Separate but not equal: women prisoners at Joliet

New womens' prison
New womens' prison

By Sandy Vasko

One of the things that I notice about all the hoopla surrounding the old State Penitentiary on Collins Street is that, it’s all about the men who were incarcerated there. Rarely is a word said about the women who were also there, locked into a tower, only to be let out once or twice a year.

Let’s go back to the beginning: Sally Jefferson has the distinction of being the first woman sentenced to prison in the state in 1835. She was sent to Alton to serve her time among the men, but was pardoned 10 days later. In the early 1840s, several less-fortunate women were forced to serve out their entire one-year sentence at Alton. They were housed in the cookhouse during the day, and locked in the cellar at night.

In 1845, a prison inspector wrote to the governor to ask that a separate female prison be built to relieve the Alton warden of the demands of keeping the two sexes separate. In 1858, the first part of the Joliet Penitentiary built was the female section, consisting of 100 cells. It was still within the men’s prison, but had separate walls surrounding it. It was adjacent to the chapel, hospital and dining hall, so that access to these facilities could be private and discreet, away from the prying eyes of the men.

However, because of the rapidly growing male population, for the first five years, men were housed in these quarters and the women were housed in a room above the Warden’s office. The penitentiary commissioners reported, “The female convicts, owing to the crowded state, were all confined in one small room, which was made to serve a three-fold purpose of working, eating, and sleeping, rendering it alike inconvenient and unhealthy.”

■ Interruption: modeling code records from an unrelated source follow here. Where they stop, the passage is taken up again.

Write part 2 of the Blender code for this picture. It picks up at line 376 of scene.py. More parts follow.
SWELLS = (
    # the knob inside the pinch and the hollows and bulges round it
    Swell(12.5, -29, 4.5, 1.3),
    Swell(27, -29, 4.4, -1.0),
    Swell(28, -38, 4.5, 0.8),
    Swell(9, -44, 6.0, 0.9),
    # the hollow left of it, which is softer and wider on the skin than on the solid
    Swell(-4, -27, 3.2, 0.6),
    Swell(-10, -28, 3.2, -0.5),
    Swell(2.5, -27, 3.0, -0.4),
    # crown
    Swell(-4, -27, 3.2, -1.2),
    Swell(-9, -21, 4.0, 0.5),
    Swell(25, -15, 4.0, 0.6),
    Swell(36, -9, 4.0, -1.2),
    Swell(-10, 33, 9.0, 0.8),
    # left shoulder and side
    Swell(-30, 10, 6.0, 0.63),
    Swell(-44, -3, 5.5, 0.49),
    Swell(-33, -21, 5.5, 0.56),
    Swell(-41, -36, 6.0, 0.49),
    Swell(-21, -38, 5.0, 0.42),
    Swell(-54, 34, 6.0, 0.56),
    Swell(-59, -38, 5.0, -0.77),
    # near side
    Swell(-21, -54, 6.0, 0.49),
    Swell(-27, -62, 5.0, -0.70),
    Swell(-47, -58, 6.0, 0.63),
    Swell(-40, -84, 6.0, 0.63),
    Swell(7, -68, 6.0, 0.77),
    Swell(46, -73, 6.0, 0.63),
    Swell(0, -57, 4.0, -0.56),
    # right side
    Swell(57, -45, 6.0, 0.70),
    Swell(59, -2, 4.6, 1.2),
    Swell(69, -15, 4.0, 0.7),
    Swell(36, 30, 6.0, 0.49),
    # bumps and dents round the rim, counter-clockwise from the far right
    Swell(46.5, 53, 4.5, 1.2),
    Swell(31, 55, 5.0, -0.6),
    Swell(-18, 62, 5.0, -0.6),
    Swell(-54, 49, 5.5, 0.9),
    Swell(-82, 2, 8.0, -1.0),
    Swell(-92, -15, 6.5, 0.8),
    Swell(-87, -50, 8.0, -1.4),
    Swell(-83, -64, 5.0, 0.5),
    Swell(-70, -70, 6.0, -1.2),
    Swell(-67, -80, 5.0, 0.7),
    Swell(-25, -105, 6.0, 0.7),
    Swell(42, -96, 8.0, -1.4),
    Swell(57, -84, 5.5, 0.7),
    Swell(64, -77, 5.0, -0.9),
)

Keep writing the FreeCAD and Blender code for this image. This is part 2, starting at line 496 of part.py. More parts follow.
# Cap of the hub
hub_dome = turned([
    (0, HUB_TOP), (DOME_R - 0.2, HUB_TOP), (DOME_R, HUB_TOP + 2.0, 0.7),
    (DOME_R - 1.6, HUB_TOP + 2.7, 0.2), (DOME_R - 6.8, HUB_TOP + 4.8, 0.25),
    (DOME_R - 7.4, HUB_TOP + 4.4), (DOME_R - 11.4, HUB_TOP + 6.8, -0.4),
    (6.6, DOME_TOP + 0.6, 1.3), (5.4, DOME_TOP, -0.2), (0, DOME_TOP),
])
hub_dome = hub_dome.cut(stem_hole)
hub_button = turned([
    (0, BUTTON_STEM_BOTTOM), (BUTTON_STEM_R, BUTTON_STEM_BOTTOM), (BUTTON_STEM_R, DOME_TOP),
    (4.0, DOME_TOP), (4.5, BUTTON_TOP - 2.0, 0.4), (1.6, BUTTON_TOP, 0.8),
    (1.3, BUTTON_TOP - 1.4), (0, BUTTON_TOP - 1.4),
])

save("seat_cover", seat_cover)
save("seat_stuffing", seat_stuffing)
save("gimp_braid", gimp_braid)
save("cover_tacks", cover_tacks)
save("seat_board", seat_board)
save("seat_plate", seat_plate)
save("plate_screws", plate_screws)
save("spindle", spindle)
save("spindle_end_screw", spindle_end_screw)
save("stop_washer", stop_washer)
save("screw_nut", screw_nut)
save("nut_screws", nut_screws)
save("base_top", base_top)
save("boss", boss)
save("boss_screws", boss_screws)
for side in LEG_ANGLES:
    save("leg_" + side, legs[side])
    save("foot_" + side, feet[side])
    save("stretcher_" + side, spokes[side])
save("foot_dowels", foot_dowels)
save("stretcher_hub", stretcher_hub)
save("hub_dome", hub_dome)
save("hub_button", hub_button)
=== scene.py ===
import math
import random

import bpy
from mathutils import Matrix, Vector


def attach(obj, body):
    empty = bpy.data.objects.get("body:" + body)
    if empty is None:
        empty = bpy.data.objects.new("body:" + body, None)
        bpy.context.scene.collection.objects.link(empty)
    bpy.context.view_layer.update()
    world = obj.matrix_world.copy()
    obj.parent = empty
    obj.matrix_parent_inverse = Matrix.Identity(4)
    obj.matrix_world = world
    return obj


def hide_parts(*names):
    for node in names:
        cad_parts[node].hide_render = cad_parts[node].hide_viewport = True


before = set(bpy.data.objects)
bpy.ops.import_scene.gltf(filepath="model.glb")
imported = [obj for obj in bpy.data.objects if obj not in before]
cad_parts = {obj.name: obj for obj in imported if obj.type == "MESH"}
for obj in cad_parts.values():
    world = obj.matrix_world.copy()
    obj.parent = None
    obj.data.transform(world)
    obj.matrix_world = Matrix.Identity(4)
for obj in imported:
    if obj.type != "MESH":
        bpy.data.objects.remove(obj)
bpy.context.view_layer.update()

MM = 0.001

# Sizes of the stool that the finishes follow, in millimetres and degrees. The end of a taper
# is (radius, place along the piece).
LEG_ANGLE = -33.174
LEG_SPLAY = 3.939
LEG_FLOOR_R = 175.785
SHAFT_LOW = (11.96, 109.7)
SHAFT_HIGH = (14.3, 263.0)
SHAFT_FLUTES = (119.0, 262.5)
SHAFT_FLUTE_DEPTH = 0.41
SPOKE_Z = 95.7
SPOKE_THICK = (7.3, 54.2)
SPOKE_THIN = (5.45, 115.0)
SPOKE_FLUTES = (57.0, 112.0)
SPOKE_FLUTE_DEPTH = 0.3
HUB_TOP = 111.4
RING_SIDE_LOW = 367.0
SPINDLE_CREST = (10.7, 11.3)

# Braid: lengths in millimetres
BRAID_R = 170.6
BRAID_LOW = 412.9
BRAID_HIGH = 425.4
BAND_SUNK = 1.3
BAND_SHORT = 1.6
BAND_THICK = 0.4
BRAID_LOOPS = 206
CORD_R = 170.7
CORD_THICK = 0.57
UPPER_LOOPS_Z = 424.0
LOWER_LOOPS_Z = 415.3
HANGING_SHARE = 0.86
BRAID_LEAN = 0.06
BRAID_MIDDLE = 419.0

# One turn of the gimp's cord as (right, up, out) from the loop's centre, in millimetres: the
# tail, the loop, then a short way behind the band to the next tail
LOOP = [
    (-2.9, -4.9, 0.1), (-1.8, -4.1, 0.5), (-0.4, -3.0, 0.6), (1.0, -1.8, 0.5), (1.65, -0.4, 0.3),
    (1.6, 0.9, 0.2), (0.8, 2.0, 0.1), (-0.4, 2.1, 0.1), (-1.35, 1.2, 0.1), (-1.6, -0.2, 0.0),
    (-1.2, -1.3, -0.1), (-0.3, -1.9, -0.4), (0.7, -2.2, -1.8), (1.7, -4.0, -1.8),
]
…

No consideration was made for the special needs of the female prisoners, other than to assign a female matron to watch over them. Pregnancy was an ever-present and growing problem at Joliet.
In May of 1862, Warden Samuel Casey wrote the governor about 19-year-old Anna Roach who had been convicted of burglary in Kankakee. He described her as being “badly pregnant” and begged the governor to pardon her or tell him what to do about the situation.

Within weeks, she was pardoned and sent home. However, two weeks later, a courts’ official, C.T. Townsend, wrote to the governor demanding to know why she was still at large after her conviction. The fact that she was quite large apparently didn’t give him a clue.
Although many women sought a pardon and an early release, after 1870, most were forced to serve out their full sentences at Joliet. Their four-story quarters consisted of several dormitory sleeping rooms, along with sewing, laundry, and dining rooms. The women were never allowed outside except for a once-a-year stroll in the prison yard where they faced “whistles and cries from the locked in and eagerly watching male prisoners.

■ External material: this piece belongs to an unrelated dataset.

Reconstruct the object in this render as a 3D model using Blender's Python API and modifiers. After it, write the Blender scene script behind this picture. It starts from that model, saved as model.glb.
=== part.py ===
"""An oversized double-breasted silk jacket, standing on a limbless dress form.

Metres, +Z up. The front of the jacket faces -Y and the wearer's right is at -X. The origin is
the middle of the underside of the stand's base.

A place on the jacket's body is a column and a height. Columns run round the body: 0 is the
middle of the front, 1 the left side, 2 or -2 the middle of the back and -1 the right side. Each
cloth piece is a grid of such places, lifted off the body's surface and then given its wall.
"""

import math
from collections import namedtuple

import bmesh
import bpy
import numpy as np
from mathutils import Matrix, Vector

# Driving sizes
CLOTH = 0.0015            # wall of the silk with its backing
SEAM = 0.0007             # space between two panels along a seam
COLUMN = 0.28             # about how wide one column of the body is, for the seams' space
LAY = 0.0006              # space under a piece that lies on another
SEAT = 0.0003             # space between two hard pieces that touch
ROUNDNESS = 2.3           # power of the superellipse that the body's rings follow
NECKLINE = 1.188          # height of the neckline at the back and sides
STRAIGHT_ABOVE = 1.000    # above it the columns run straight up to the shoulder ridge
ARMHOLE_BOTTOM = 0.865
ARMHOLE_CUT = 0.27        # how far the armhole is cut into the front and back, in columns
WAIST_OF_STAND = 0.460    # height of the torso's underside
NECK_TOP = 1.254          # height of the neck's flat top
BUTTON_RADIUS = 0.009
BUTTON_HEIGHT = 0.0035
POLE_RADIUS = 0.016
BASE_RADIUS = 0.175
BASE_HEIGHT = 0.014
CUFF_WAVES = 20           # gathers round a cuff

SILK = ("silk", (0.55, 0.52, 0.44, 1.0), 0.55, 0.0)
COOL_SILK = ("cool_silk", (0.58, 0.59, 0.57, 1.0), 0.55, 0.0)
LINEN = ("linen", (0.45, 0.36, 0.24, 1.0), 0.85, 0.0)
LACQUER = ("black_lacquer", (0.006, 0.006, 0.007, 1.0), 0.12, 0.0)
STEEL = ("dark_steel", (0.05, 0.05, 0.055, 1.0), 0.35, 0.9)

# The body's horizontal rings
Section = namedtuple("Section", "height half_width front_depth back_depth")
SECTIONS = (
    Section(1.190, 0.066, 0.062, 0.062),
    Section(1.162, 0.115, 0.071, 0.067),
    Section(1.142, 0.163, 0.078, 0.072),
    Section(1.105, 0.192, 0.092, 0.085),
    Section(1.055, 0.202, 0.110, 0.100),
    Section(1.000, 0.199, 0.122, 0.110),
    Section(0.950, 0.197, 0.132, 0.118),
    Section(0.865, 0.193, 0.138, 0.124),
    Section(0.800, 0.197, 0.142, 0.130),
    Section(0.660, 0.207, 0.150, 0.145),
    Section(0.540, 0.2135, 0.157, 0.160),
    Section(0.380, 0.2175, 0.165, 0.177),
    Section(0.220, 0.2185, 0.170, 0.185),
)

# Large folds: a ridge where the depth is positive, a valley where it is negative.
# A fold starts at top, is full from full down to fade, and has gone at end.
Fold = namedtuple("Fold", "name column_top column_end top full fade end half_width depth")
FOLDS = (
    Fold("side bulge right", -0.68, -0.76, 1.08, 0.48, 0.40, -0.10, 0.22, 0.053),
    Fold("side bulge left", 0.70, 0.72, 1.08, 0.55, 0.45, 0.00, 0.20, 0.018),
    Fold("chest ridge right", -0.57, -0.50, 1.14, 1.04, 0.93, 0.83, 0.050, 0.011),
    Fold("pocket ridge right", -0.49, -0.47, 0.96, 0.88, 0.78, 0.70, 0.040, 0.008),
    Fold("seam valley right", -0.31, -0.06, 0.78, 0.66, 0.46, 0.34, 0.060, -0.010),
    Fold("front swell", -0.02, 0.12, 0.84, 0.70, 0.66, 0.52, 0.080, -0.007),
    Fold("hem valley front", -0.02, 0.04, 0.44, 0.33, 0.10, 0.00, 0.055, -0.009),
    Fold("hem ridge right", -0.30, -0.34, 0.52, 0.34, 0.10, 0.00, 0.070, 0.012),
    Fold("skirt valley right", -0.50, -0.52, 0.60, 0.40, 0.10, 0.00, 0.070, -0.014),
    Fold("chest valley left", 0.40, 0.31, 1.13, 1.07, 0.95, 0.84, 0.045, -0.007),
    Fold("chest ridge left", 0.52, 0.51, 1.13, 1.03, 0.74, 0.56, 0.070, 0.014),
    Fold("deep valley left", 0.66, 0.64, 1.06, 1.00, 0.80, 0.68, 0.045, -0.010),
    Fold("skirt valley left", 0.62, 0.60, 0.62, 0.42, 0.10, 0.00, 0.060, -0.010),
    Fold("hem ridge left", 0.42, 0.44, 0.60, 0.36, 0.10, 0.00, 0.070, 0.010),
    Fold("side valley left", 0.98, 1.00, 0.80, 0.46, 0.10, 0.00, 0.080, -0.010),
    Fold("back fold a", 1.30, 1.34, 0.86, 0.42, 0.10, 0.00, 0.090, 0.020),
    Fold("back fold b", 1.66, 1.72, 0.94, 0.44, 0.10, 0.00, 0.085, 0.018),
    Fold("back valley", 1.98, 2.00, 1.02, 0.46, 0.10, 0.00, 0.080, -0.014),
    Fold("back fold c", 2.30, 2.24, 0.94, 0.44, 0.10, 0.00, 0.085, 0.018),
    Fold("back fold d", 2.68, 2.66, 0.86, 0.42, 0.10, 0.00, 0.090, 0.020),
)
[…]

By 1890, severe overcrowding made conditions considerably worse. The Chicago Tribune painted a bleak picture: “For several years between 60 and 70 women have been crowded into a few small rooms on the top floor of the Warden’s house. Sanitary conditions in the room are bad. In the dormitory 25 cots are crowded into the space originally designed for 12. There are no windows in the cells, which are dark and poorly ventilated. The workrooms are small. The laundry and dining rooms are the same. One small room, not removed from the rest has served as the hospital. The conditions have menaced the health of both the inmates and the officers, and made the administration of discipline difficult.”

In June of 1895, the state legislature appropriated $75,000 for the building of a new female prison, which was completed in 1896. It is the building, which now stands across Collins Street from the original prison.

Writing in the summer of 1899, three years after her move to the new prison, Maggie Tiller, sentenced to 20 years for murder wrote, “I can look out of my window and see the beautiful trees and ordour is something grand from the grass.”
The women now had their own yard and allowed outdoor recreation three times a week. But their life was still harsh. Discipline remained strict, and a code of silence was enforced.

They worked nine-hour days, mainly doing laundry for the men’s prison. The smell of the chemicals used in the “modern laundry facility” permeated the entire prison as well as everything they wore. Matrons claimed that they laundered 50,000 pieces a month.

Again, quoting Tiller, “I don’t know of anything much to write, only lots of hard work, and plenty of sickness here now. The girls all seem to be out of order in some way or ‘nother. I guess they all want Liberty more than anything else.”

The original women’s prison, built as part of the larger prison on Collins Street. As male prisoners moved in, the women were relegated to a cramped, dirty room on the second floor.

The new women’s prison, built solely for them across Collins Street from the main prison.